> _Short problem_: Restate, word for word, every line of the data.

* * * *

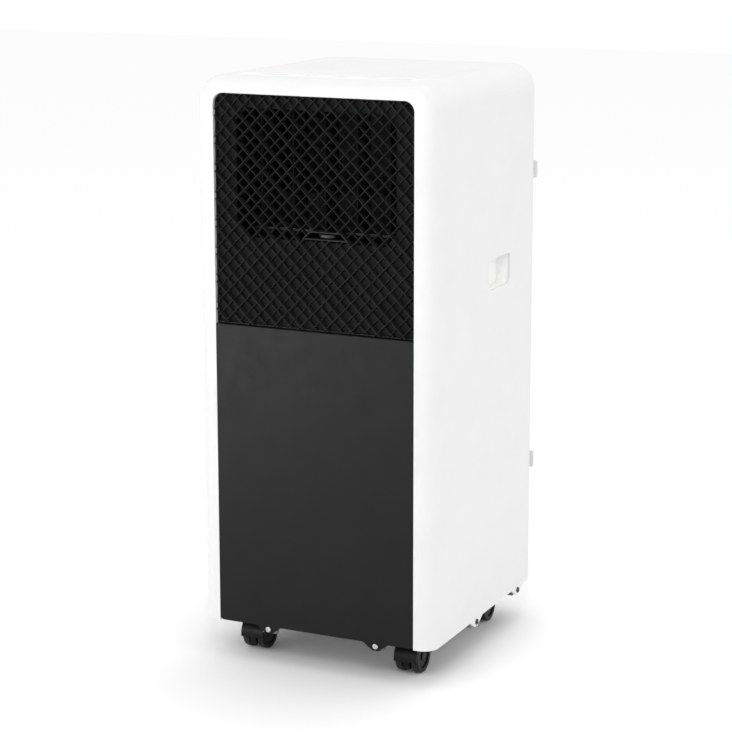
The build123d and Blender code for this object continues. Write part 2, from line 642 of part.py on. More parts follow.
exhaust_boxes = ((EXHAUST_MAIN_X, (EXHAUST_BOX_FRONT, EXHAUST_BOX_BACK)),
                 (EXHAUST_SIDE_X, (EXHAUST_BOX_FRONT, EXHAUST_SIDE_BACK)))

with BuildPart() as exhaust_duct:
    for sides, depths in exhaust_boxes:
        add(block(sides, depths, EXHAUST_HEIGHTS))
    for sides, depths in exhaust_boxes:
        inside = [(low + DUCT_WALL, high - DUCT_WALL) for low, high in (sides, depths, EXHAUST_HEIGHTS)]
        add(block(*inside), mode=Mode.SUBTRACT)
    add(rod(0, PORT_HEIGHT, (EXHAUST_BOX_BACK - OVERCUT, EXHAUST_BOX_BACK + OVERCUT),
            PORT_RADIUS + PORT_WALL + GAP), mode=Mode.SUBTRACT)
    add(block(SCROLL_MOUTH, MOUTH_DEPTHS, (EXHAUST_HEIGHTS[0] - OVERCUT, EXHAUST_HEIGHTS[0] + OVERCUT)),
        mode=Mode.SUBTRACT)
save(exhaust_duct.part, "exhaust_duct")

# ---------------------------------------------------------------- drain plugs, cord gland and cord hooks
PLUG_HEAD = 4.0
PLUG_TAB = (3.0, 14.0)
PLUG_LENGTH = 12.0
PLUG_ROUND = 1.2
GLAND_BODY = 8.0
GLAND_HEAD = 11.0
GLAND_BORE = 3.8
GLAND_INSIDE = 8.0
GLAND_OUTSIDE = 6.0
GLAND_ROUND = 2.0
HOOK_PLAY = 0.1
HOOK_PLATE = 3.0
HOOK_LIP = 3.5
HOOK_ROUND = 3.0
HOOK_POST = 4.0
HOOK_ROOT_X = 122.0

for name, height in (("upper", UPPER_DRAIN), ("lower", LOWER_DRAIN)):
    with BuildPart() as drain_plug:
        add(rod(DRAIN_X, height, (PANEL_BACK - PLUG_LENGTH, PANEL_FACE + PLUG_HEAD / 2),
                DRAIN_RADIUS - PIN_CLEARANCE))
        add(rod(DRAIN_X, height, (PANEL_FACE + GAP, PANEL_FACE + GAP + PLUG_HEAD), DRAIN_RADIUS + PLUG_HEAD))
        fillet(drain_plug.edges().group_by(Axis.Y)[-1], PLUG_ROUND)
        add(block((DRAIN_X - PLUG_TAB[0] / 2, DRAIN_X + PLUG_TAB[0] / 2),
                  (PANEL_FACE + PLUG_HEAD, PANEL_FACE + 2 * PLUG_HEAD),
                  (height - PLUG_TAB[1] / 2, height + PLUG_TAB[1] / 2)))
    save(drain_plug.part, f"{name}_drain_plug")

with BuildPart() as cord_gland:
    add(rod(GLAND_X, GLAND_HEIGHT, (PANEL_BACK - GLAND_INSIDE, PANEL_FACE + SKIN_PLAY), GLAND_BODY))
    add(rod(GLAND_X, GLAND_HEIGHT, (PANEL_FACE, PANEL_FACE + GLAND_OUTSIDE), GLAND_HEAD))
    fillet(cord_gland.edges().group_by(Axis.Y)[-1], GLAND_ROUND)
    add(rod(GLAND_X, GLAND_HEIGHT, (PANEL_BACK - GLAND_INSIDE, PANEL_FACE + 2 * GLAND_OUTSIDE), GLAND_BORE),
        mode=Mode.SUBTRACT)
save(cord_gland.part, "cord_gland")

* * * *

> _Full output_:
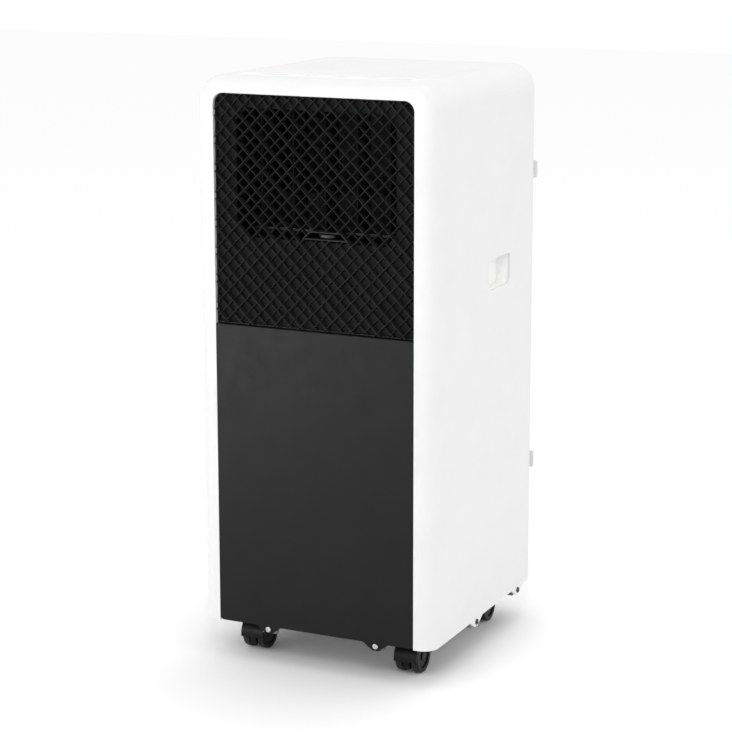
The build123d and Blender code for this object continues. Write part 2, from line 642 of part.py on. More parts follow.
exhaust_boxes = ((EXHAUST_MAIN_X, (EXHAUST_BOX_FRONT, EXHAUST_BOX_BACK)),
                 (EXHAUST_SIDE_X, (EXHAUST_BOX_FRONT, EXHAUST_SIDE_BACK)))

with BuildPart() as exhaust_duct:
    for sides, depths in exhaust_boxes:
        add(block(sides, depths, EXHAUST_HEIGHTS))
    for sides, depths in exhaust_boxes:
        inside = [(low + DUCT_WALL, high - DUCT_WALL) for low, high in (sides, depths, EXHAUST_HEIGHTS)]
        add(block(*inside), mode=Mode.SUBTRACT)
    add(rod(0, PORT_HEIGHT, (EXHAUST_BOX_BACK - OVERCUT, EXHAUST_BOX_BACK + OVERCUT),
            PORT_RADIUS + PORT_WALL + GAP), mode=Mode.SUBTRACT)
    add(block(SCROLL_MOUTH, MOUTH_DEPTHS, (EXHAUST_HEIGHTS[0] - OVERCUT, EXHAUST_HEIGHTS[0] + OVERCUT)),
        mode=Mode.SUBTRACT)
save(exhaust_duct.part, "exhaust_duct")

# ---------------------------------------------------------------- drain plugs, cord gland and cord hooks
PLUG_HEAD = 4.0
PLUG_TAB = (3.0, 14.0)
PLUG_LENGTH = 12.0
PLUG_ROUND = 1.2
GLAND_BODY = 8.0
GLAND_HEAD = 11.0
GLAND_BORE = 3.8
GLAND_INSIDE = 8.0
GLAND_OUTSIDE = 6.0
GLAND_ROUND = 2.0
HOOK_PLAY = 0.1
HOOK_PLATE = 3.0
HOOK_LIP = 3.5
HOOK_ROUND = 3.0
HOOK_POST = 4.0
HOOK_ROOT_X = 122.0

for name, height in (("upper", UPPER_DRAIN), ("lower", LOWER_DRAIN)):
    with BuildPart() as drain_plug:
        add(rod(DRAIN_X, height, (PANEL_BACK - PLUG_LENGTH, PANEL_FACE + PLUG_HEAD / 2),
                DRAIN_RADIUS - PIN_CLEARANCE))
        add(rod(DRAIN_X, height, (PANEL_FACE + GAP, PANEL_FACE + GAP + PLUG_HEAD), DRAIN_RADIUS + PLUG_HEAD))
        fillet(drain_plug.edges().group_by(Axis.Y)[-1], PLUG_ROUND)
        add(block((DRAIN_X - PLUG_TAB[0] / 2, DRAIN_X + PLUG_TAB[0] / 2),
                  (PANEL_FACE + PLUG_HEAD, PANEL_FACE + 2 * PLUG_HEAD),
                  (height - PLUG_TAB[1] / 2, height + PLUG_TAB[1] / 2)))
    save(drain_plug.part, f"{name}_drain_plug")

with BuildPart() as cord_gland:
    add(rod(GLAND_X, GLAND_HEIGHT, (PANEL_BACK - GLAND_INSIDE, PANEL_FACE + SKIN_PLAY), GLAND_BODY))
    add(rod(GLAND_X, GLAND_HEIGHT, (PANEL_FACE, PANEL_FACE + GLAND_OUTSIDE), GLAND_HEAD))
    fillet(cord_gland.edges().group_by(Axis.Y)[-1], GLAND_ROUND)
    add(rod(GLAND_X, GLAND_HEIGHT, (PANEL_BACK - GLAND_INSIDE, PANEL_FACE + 2 * GLAND_OUTSIDE), GLAND_BORE),
        mode=Mode.SUBTRACT)
save(cord_gland.part, "cord_gland")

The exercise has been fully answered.